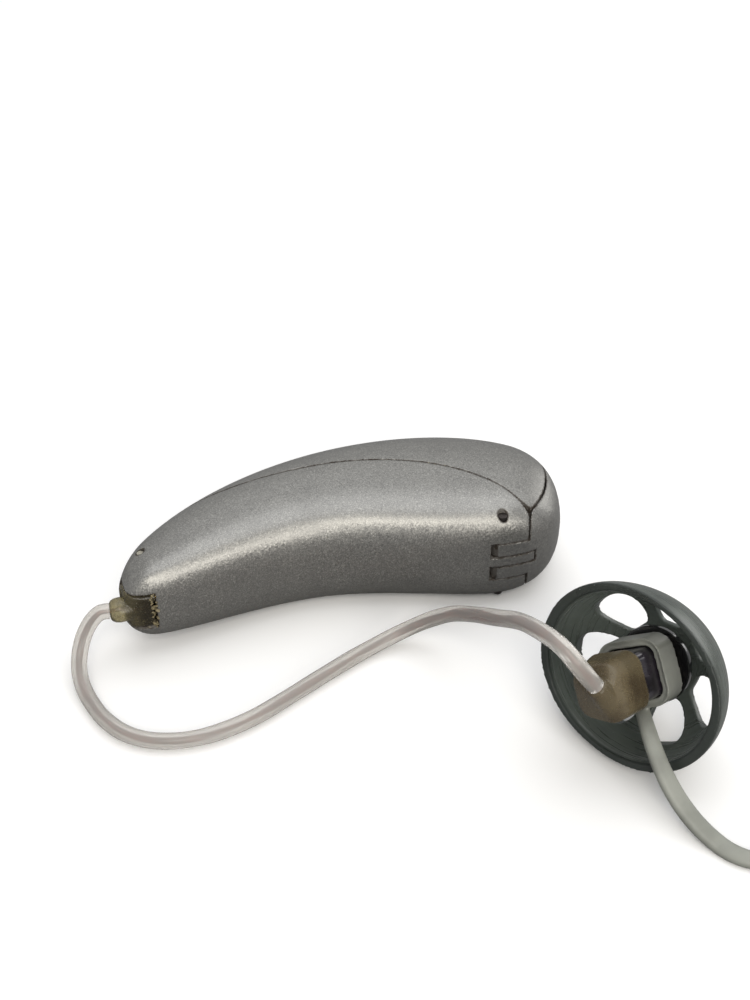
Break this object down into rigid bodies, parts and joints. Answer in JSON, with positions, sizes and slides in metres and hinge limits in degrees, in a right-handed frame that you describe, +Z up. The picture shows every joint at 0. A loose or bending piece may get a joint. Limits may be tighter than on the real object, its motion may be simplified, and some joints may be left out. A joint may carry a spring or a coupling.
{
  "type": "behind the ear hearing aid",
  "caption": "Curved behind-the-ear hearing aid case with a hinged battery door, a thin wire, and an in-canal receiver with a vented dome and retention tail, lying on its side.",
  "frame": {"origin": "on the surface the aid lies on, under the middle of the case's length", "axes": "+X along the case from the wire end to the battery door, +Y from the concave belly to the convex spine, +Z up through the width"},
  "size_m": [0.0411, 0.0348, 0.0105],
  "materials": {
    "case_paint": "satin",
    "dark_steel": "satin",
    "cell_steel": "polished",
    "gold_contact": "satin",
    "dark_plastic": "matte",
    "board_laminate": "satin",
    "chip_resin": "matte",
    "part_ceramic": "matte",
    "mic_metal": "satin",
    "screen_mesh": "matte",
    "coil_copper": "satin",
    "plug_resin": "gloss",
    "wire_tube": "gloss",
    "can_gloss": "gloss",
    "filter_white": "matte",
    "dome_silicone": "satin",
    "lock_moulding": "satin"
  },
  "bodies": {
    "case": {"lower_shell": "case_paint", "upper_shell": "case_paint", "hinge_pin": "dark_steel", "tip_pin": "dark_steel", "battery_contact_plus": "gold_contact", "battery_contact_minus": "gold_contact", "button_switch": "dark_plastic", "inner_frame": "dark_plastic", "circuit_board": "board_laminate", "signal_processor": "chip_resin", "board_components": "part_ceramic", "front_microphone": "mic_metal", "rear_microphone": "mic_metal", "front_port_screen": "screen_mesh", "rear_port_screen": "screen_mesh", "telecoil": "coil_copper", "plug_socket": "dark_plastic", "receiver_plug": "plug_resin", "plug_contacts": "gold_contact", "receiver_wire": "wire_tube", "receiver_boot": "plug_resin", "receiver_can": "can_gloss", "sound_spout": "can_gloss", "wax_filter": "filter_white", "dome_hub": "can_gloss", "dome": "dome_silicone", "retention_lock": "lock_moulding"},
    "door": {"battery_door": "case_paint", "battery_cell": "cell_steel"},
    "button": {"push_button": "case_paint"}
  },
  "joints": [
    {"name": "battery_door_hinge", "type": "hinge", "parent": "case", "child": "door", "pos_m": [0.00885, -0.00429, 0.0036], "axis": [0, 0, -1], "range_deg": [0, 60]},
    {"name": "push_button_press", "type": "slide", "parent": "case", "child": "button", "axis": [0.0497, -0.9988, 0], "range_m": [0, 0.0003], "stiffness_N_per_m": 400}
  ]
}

= = = = =

All of the lines above must be returned exactly.

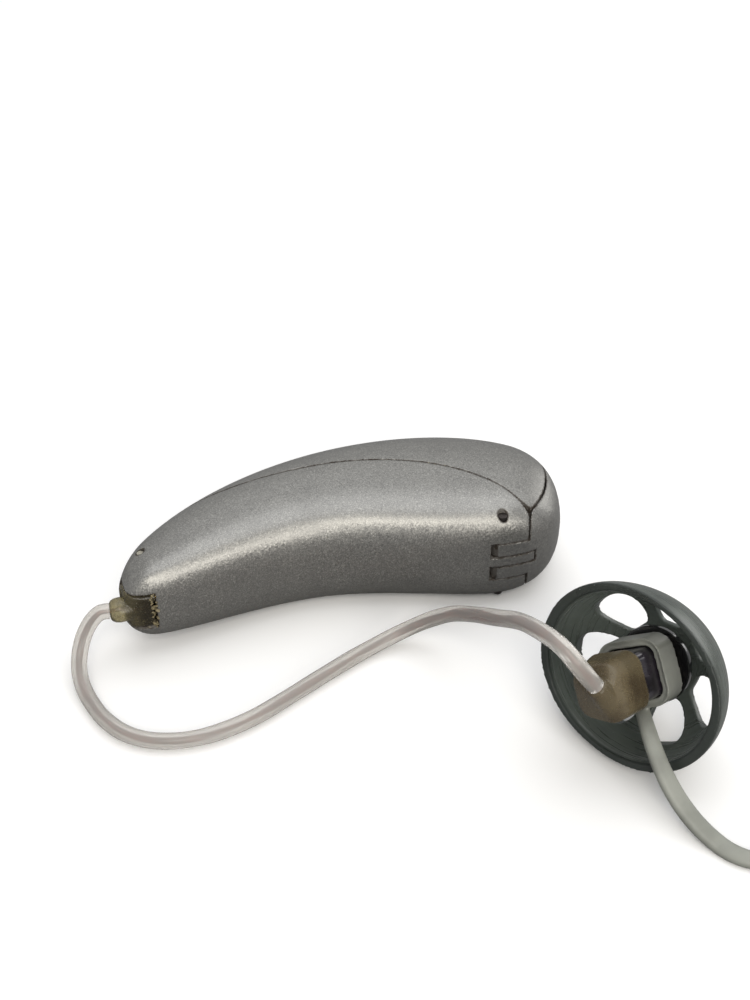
Break this object down into rigid bodies, parts and joints. Answer in JSON, with positions, sizes and slides in metres and hinge limits in degrees, in a right-handed frame that you describe, +Z up. The picture shows every joint at 0. A loose or bending piece may get a joint. Limits may be tighter than on the real object, its motion may be simplified, and some joints may be left out. A joint may carry a spring or a coupling.
{
  "type": "behind the ear hearing aid",
  "caption": "Curved behind-the-ear hearing aid case with a hinged battery door, a thin wire, and an in-canal receiver with a vented dome and retention tail, lying on its side.",
  "frame": {"origin": "on the surface the aid lies on, under the middle of the case's length", "axes": "+X along the case from the wire end to the battery door, +Y from the concave belly to the convex spine, +Z up through the width"},
  "size_m": [0.0411, 0.0348, 0.0105],
  "materials": {
    "case_paint": "satin",
    "dark_steel": "satin",
    "cell_steel": "polished",
    "gold_contact": "satin",
    "dark_plastic": "matte",
    "board_laminate": "satin",
    "chip_resin": "matte",
    "part_ceramic": "matte",
    "mic_metal": "satin",
    "screen_mesh": "matte",
    "coil_copper": "satin",
    "plug_resin": "gloss",
    "wire_tube": "gloss",
    "can_gloss": "gloss",
    "filter_white": "matte",
    "dome_silicone": "satin",
    "lock_moulding": "satin"
  },
  "bodies": {
    "case": {"lower_shell": "case_paint", "upper_shell": "case_paint", "hinge_pin": "dark_steel", "tip_pin": "dark_steel", "battery_contact_plus": "gold_contact", "battery_contact_minus": "gold_contact", "button_switch": "dark_plastic", "inner_frame": "dark_plastic", "circuit_board": "board_laminate", "signal_processor": "chip_resin", "board_components": "part_ceramic", "front_microphone": "mic_metal", "rear_microphone": "mic_metal", "front_port_screen": "screen_mesh", "rear_port_screen": "screen_mesh", "telecoil": "coil_copper", "plug_socket": "dark_plastic", "receiver_plug": "plug_resin", "plug_contacts": "gold_contact", "receiver_wire": "wire_tube", "receiver_boot": "plug_resin", "receiver_can": "can_gloss", "sound_spout": "can_gloss", "wax_filter": "filter_white", "dome_hub": "can_gloss", "dome": "dome_silicone", "retention_lock": "lock_moulding"},
    "door": {"battery_door": "case_paint", "battery_cell": "cell_steel"},
    "button": {"push_button": "case_paint"}
  },
  "joints": [
    {"name": "battery_door_hinge", "type": "hinge", "parent": "case", "child": "door", "pos_m": [0.00885, -0.00429, 0.0036], "axis": [0, 0, -1], "range_deg": [0, 60]},
    {"name": "push_button_press", "type": "slide", "parent": "case", "child": "button", "axis": [0.0497, -0.9988, 0], "range_m": [0, 0.0003], "stiffness_N_per_m": 400}
  ]
}